# Projects

## Application of fuzzy statistical methods in data mining

Olgierd Hryniewicz (Systems Research Institute) Olgierd.Hryniewicz >at> ibspan.waw.pl

**Description:**Statistical methods are widely used in data mining and knowledge exploration. They provide sound methodological background for the analysis of large data sets. However, their advantage over other, non-statistical, methods is visible when the mechanism of data generation is stable and identifiable. Unfortunately, the real data sets are never governed by such mechanisms. The data are imprecisely reported, come from inhomogeneous sources, and rarely are described by precisely defined mathematical models. The results of the application of statistical methods to such data cannot be interpreted precisely enough, e.g. in terms of classical statistical confidence intervals. Therefore, there is a need to use more flexible methodology that allows the usage of imprecise description of data and analyzed quantities.
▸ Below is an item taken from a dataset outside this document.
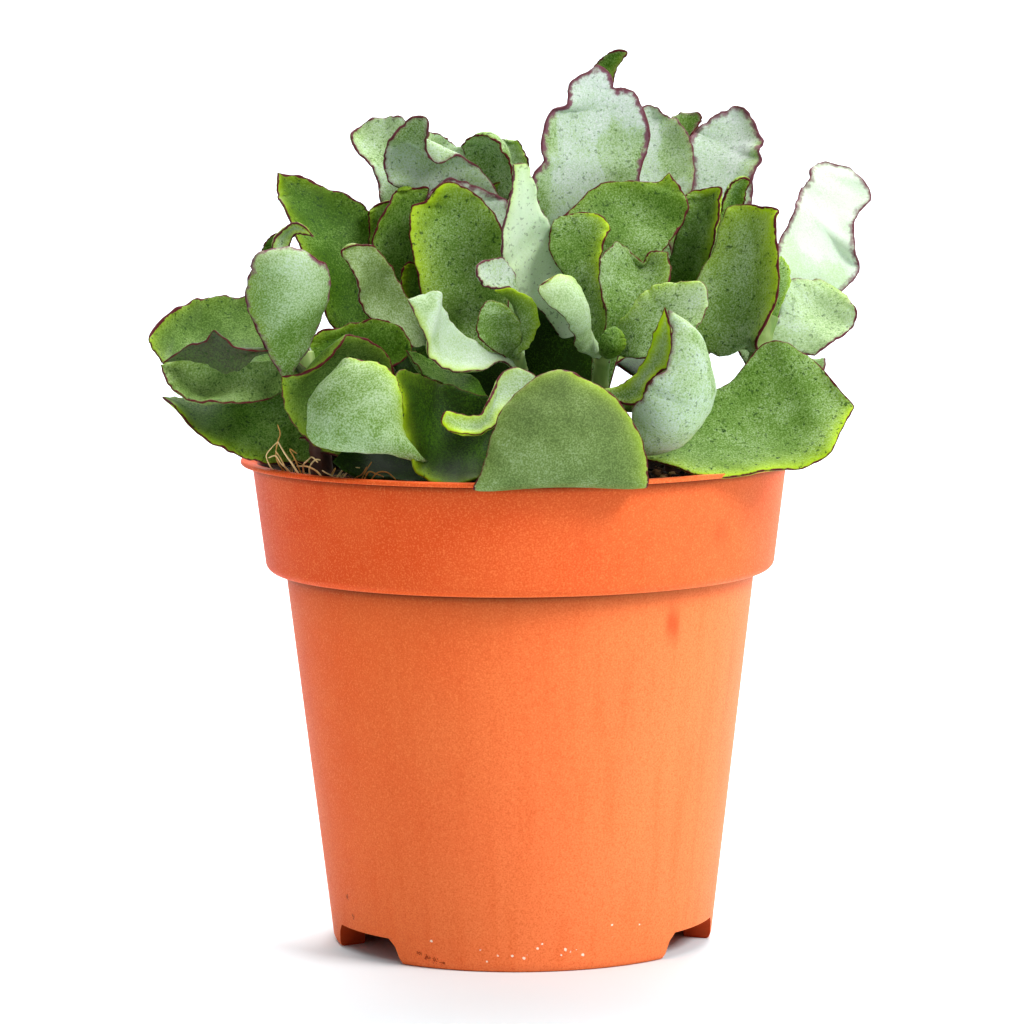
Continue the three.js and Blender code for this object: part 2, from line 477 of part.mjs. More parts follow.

Fuzzy statistics seems to be an appropriate tool to cope with such problems. Among many possible specific subjects of investigation one can indicate the following: extraction of linguistically defined distinctive notions which can be subsequently used for the summarization of large inhomogeneous data sets, building models (e.g. regression models) with such notions used as model’s variables, testing imprecise hypotheses using inhomogeneous data sets, etc. Investigations should be focused not only on building mathematical models and decision support procedures, but on the construction of effective (i.e. applicable for large data sets) algorithms as well. Therefore, some intelligent computing methodology which allows for using heuristic algorithms has to be used.